Software engineering teams define the lottery factor (aka bus factor) as “the minimum number of team members that have to suddenly disappear from a project before the project stalls due to lack of knowledgeable or competent personnel.”

Similar to engineering teams, data teams run the risk of tech failures. If only one person knows how to maintain ETL pipelines or Airflow jobs, even a vacation day could lead your team to being out of luck in a breakage. Knowledge of overall system design comes into play, too — if data looks wrong on dashboards, you need at least one person online who knows how that data point gets from the data source to the dashboard.

However, a lot of the siloed knowledge in data teams comes not from how to build something in progress, but rather existing systems, historical analyses, decisions, and events. If one person from the data team defined a key metric or designed a dashboard, they accumulated a lot of context in that process. Additionally, more tenure will often come with an encyclopedic knowledge of specific events, feature releases, or other changes that produced remnant effects in the data, or who the best cross-functional partner is to answer specific questions.

So while it’s great that our first team members know a ton, it’s a risk to our company that this knowledge is siloed. Ideally, we can spread this knowledge across the team and lessen that risk.

The activities we suggest starting with for small teams continue to add value over time, so if your team is bigger and not doing these things yet, it’s not too late to begin.

First data hire — get a head start on documentation

When you’re a team of one, there’s naturally a lottery factor. While it is unrealistic to eradicate the lottery factor entirely, there are still a few steps you can take to get started. But naturally, all of these are asynchronous. You’re not expecting much of a payoff until you actually bring on that second person. Because of that, both of these options are lightweight, so that you can stay productive in the present.

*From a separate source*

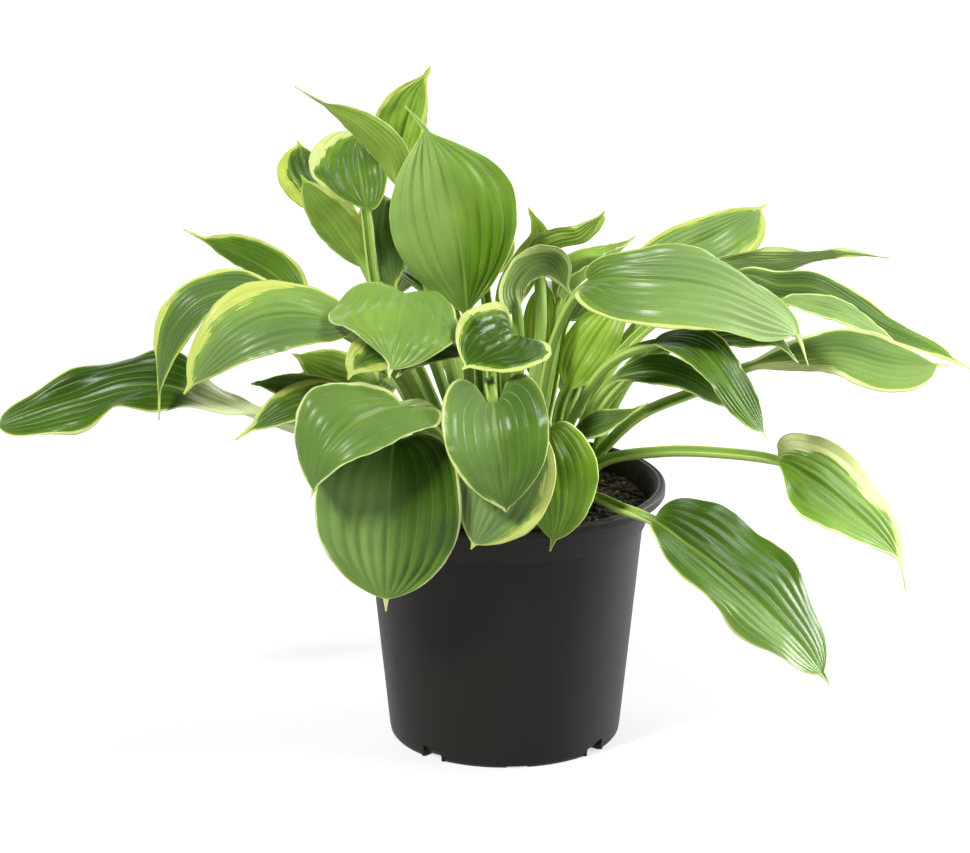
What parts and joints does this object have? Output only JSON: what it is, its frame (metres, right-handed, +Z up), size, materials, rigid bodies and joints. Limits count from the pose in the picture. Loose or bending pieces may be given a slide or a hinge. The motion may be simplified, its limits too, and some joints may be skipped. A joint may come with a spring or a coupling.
{
  "type": "potted hosta plant",
  "caption": "Variegated hosta in a round black nursery pot: broad ribbed green leaves with pale edges arch out on long stalks from a crown in the soil.",
  "frame": {"origin": "centre of the pot's underside, on the surface it stands on", "axes": "+Z up along the pot's axis; -Y towards the front of the plant, as pictured; +X to the right seen from the front, along the widest spread of the leaves"},
  "size_m": [0.6123, 0.3154, 0.413],
  "materials": {
    "pot_plastic": "satin black moulded plastic",
    "potting_soil": "matt, crumbly peat and bark mix",
    "leaf": "satin green leaf"
  },
  "bodies": {
    "root": {"pot": "pot_plastic", "soil": "potting_soil", "leaf_front_big": "leaf", "leaf_front_left": "leaf", "leaf_front_heart": "leaf", "leaf_front_edged": "leaf", "leaf_front_right": "leaf", "leaf_centre_bright": "leaf", "leaf_left_shaded": "leaf", "leaf_left_under": "leaf", "leaf_left_arch": "leaf", "leaf_left_droop": "leaf", "leaf_left_pointed": "leaf", "leaf_far_left": "leaf", "leaf_left_low": "leaf", "leaf_left_dark": "leaf", "leaf_top_big": "leaf", "leaf_top_point": "leaf", "leaf_top_swept": "leaf", "leaf_top_round": "leaf", "leaf_top_folded": "leaf", "leaf_top_dark": "leaf", "leaf_top_yellow": "leaf", "leaf_right_horned": "leaf", "leaf_right_cupped": "leaf", "leaf_centre_curled": "leaf", "leaf_right_big": "leaf", "leaf_back_right_high": "leaf", "leaf_right_wavy": "leaf", "leaf_far_right": "leaf", "leaf_right_fold": "leaf", "leaf_right_level": "leaf", "leaf_right_droop": "leaf", "leaf_right_shaded": "leaf", "leaf_right_tail": "leaf", "leaf_right_small": "leaf", "leaf_right_reaching": "leaf", "leaf_right_low": "leaf", "leaf_centre_dark": "leaf", "leaf_centre_slim": "leaf", "leaf_centre_upright": "leaf", "leaf_young_left": "leaf", "leaf_young_right": "leaf", "leaf_back_low": "leaf", "leaf_back_low_left": "leaf", "leaf_back_low_right": "leaf", "leaf_back_wide_left": "leaf", "leaf_back_wide_right": "leaf", "leaf_back_high": "leaf", "leaf_back_high_right": "leaf", "leaf_back_high_left": "leaf"}
  },
  "joints": []
}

Transition to more stable credentials

First things first: make sure that your team isn’t using personal credentials for admin accounts to SaaS tools, databases, etc. — things that may break data pipelines or other processes if that person were to leave the company. Using service or shared accounts (ex. where multiple members of the team have the credentials makes it less likely you’ll experience an interruption or lockout.

Be verbose with comments

If you are at this stage, you have enough on your plate as is. We are not going to lecture you on how important it is to build things elegantly or efficiently, or having perfect documentation. You want to get things done, quickly. But it is still possible to balance having some code comments.

Feel free to build as you would, with the simplest solution needed, but ask yourself, “If someone was onboarding without me here, what would they need to know to understand this?” That may be as simple as a few words explaining a quick formula, or some rambling sentences on why you filtered out a sliver of rows. 

Establish a knowledge base

Whether or not you have consciously thought about it, you probably have a knowledge base. It can be in Google Drive, Confluence, Notion, or many other tools — but a central location for many different pieces of information is a valuable resource. Additionally, the knowledge base has greater and greater utility as more team members join and more notable, documentable things happen. For example, keeping notes from retros or postmortems in your knowledge base enables less-tenured team members to discover context on projects or events that they may not have found otherwise.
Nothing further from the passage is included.